In the 1980s and 1990s, there was a major feminist backlash against population control, spurred by numerous incidents of coercion, including widespread forced sterilization in India. Indeed, hard as it is to imagine now, at the 1993 Earth Summit in Rio de Janeiro, some observers came away with the impression that the feminist movement was teaming up with the Vatican against family planning. Of course, for many feminists, that was nearly as bad as aligning with the neo-Malthusians. Eventually, as I describe in my recent book, The Means of Reproduction: Sex, Power, and the Future of the World, a group of women who had come up through the ranks of the population movement organized in a systematic way to take it over from within, changing it to a movement that was devoted to reproductive health and rights.
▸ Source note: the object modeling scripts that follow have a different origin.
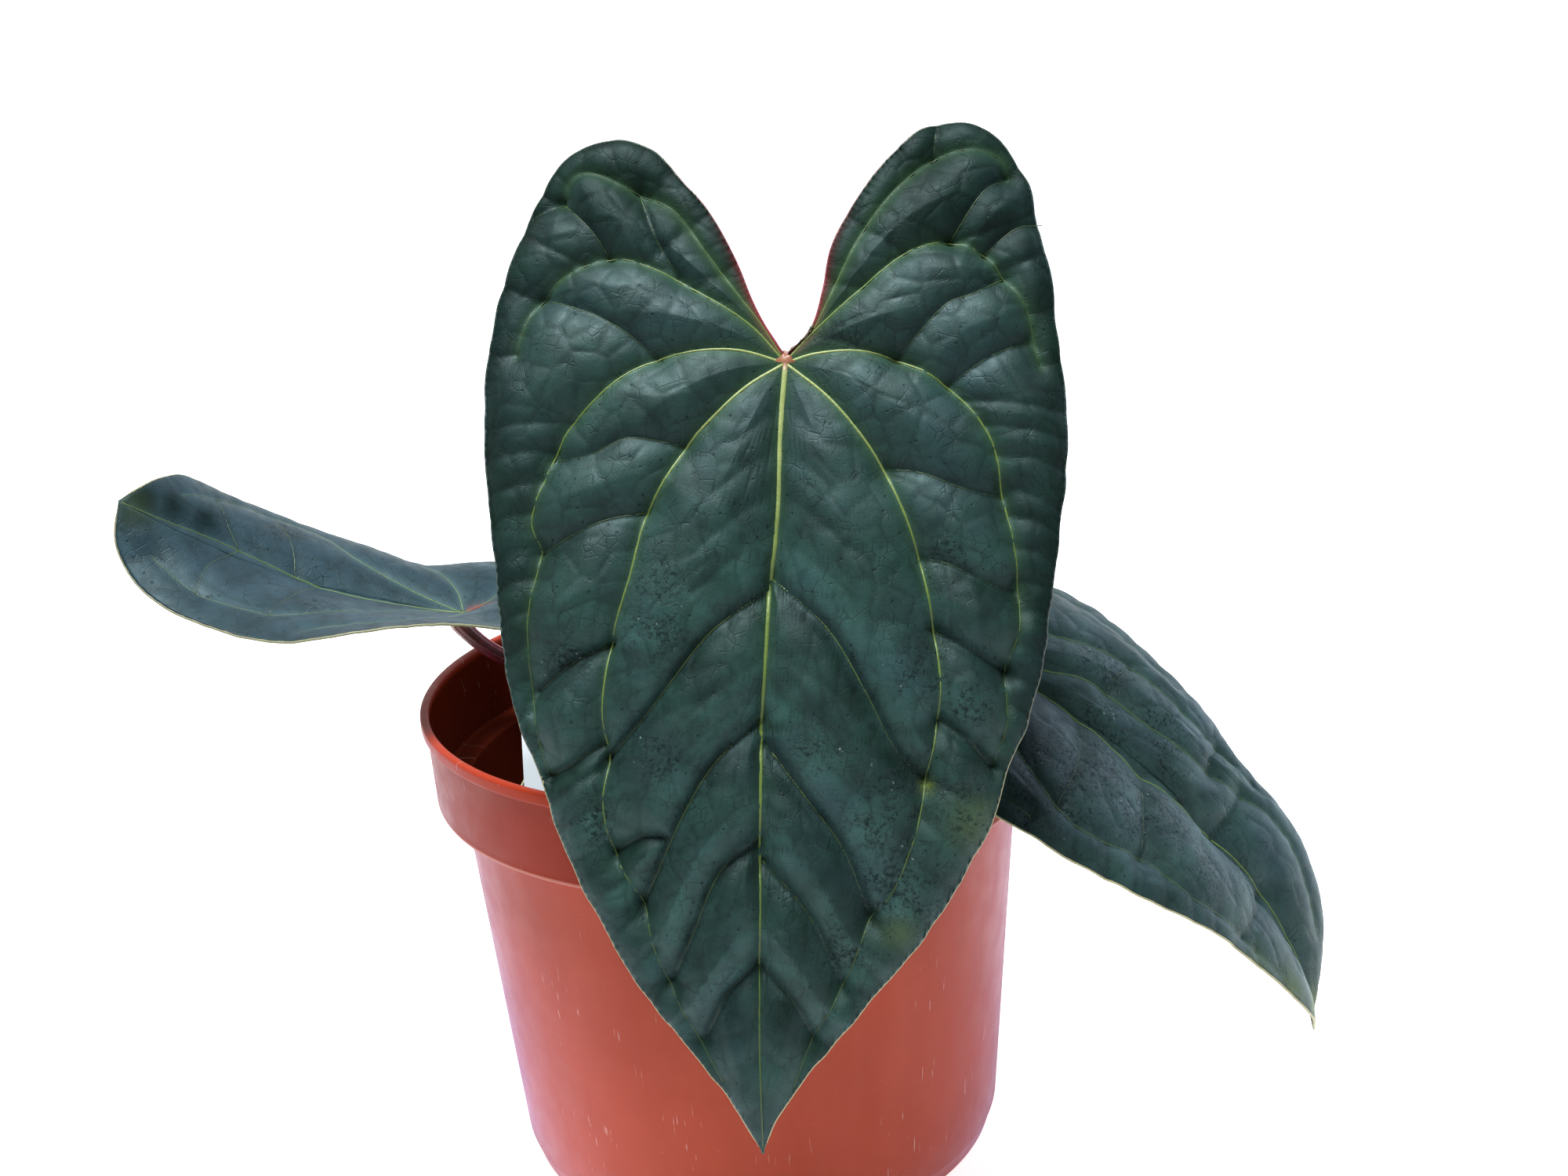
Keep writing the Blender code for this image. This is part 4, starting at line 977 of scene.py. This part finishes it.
def sheathMaterial():
    material, tree, shader = newMaterial("dry_sheath", Roughness=0.75, Sheen_Weight=0.2)
    place = objectPlace(tree)
    fibre = noiseOf(tree, scaled(tree, place, (1500, 1500, 60)), 1.0, 4.0)
    colour = mottle(tree, place, 140.0, (0.16, 0.085, 0.035), (0.42, 0.28, 0.15))
    colour = mixed(tree, stepped(tree, fibre, 0.4, 0.62, 0.0, 0.75), colour, (0.10, 0.05, 0.022))
    tree.links.new(colour, shader.inputs["Base Color"])
    bump(tree, shader, fibre, 0.0003)
    return material


def rootMaterial():
    material, tree, shader = newMaterial("root_skin", Roughness=0.85, Sheen_Weight=0.3)
    place = objectPlace(tree)
    colour = mottle(tree, place, 400.0, (0.24, 0.17, 0.09), (0.55, 0.46, 0.32))
    colour = mixed(tree, attribute(tree, "tip"), colour, (0.30, 0.36, 0.14))
    tree.links.new(colour, shader.inputs["Base Color"])
    bump(tree, shader, grain(tree, place, 2200.0), 0.0002)
    return material


crownSkin = crownMaterial()
sheathSkin = sheathMaterial()
rootSkin = rootMaterial()


def spunMesh(profile, steps, turn=math.tau, start=0.0):
    # a profile of (radius, height) in metres, turned about the upright axis
    bm = bmesh.new()
    spin = Matrix.Rotation(start, 4, "Z")
    points = [bm.verts.new(spin @ Vector((radius, 0, height))) for radius, height in profile]
    edges = [bm.edges.new(pair) for pair in zip(points, points[1:])]
    bmesh.ops.spin(bm, geom=points + edges, cent=(0, 0, 0), axis=(0, 0, 1), angle=turn, steps=steps,
                   use_merge=turn == math.tau)
    bmesh.ops.remove_doubles(bm, verts=bm.verts, dist=0.000005)
    bmesh.ops.recalc_face_normals(bm, faces=bm.faces)
    return bm


crownBuild = {"scars": 5, "scarHeight": 0.35, "steps": 64}


def addCrown():
    low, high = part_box("crown")
    most = high.x - 0.35 * mm
    height = high.z - low.z
    profile = []
    for index in range(41):
        share = index / 40
        swellAt = 0.9 + 0.06 * math.cos(share * math.tau)
        scar = crownBuild["scarHeight"] * mm * abs(math.sin(share * math.pi * crownBuild["scars"])) ** 0.6
        profile.append((most * swellAt + scar, low.z + height * share))
    profile = [(0, low.z)] + profile + [(most * 0.8, high.z), (0, high.z)]
    bm = spunMesh(profile, crownBuild["steps"])
    for vert in bm.verts:
        push = noise.noise(vert.co * 260) * 0.35 * mm
        vert.co += Vector((vert.co.x, vert.co.y, 0)).normalized() * (push - 0.25 * mm)
    addPiece("crown_stem", meshOf(bm, "crown_stem"), [crownSkin], ("crown",))


sheathBuild = {"inner": 7.9, "flare": 2.2, "thick": 0.35, "steps": 60}


def addSheath(name, start, spread, seed):
    low, high = (corner.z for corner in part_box(name))
    inner = sheathBuild["inner"] * mm
    profile = [(inner + sheathBuild["flare"] * mm * share ** 2.2, low + (high - low) * share)
               for share in np.linspace(1, 0, 25)]
    bm = spunMesh(profile, sheathBuild["steps"], spread, start)
    for vert in bm.verts:
        share = (vert.co.z - low) / (high - low)
        turn = math.atan2(vert.co.y, vert.co.x)
        ragged = 0.22 * (0.5 + noise.noise((turn * 5, seed, 0))) + 0.12 * noise.noise((turn * 22, seed, 4))
        middle = min(abs(((turn - start - spread / 2 + math.pi) % math.tau - math.pi) / spread) * 2, 1)
        share *= 1 - max(ragged, 0) * share - 0.35 * middle ** 3 * share
        pleat = 0.16 * mm * math.sin(turn * 40) * share
        out = Vector((vert.co.x, vert.co.y, 0)).normalized()
        vert.co = Vector((vert.co.x, vert.co.y, low + (high - low) * share)) + out * pleat
    piece = addPiece(name + "_paper", meshOf(bm, name), [sheathSkin], (name,))
    wall = piece.modifiers.new("wall", "SOLIDIFY")
    wall.thickness = sheathBuild["thick"] * mm
    wall.offset = 0.0


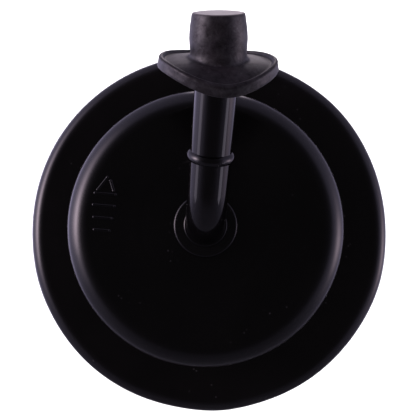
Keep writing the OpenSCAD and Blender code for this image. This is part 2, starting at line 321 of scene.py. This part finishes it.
# ------------------------------------------------------------------ force cup
# Soft rubber skin: the lip leans a little and its edge is slightly wavy, the waist is drawn with an inward fold.
LIP_R, LIP_T, EDGE_R = 75.0, 7.2, 6.0
cup_profile = (
    [(51, 0), (61, 0), (61.5, 0.9), (63.5, 0.9), (64, 0)]
    + arc(LIP_R - 0.9, 0.9, 0.9, -90, 0, 6)
    + arc(LIP_R - EDGE_R, LIP_T - EDGE_R, EDGE_R, 0, 90, 28)
    + arc(50.5 + 2.2, LIP_T + 2.2, 2.2, 270, 180, 10)
    + arc(50.5 + 1.2, 13, 3.1, 180 + 28, 180 - 28, 8)
    + [(50.5, 16.4), (50.5, 21.8), (38.2, 21.8), (38.2, 19.2), (46.7, 19.2), (46.7, 16), (45.0, 13.4),
       (44.9, 12.6), (46.8, 9), (46.8, 4)]
)
cup_me = revolve(refine(cup_profile, 1.1), 288, "force_cup_skin")
co = np.empty(len(cup_me.vertices) * 3)
cup_me.vertices.foreach_get("co", co)
co = co.reshape(-1, 3)
rad = np.hypot(co[:, 0], co[:, 1]) / MM
ang = np.arctan2(co[:, 1], co[:, 0])
height = co[:, 2] / MM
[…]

The MacArthur Foundation provided significant support for the women who worked to replace population control with programs that took women's autonomy and human rights seriously. Holdren was a member of the foundation's board between 1991 and 2005. "At a time of youthful enthusiasm Holdren may have been associated with one side of the debate, but by the time he was on the MacArthur board, he was certainly closely associated very much with the other side of the debate," Sinding says. "It's fair to conclude on the basis of those associations that as thinking in this field has evolved, so have John Holdren's personal views."
To the right, this makes little difference, because conservatives don't generally recognize that there was a debate in the family planning field. They tend to see population control and feminism as closely aligned, rather than as mutually distrustful, sometimes openly warring tendencies. Feminism played a huge role in vanquishing the kind of vaguely totalitarian thinking that floated around the population field in the 1970s. If Holdren deserves blame for being part of the problem, he also deserves credit for being part of the solution.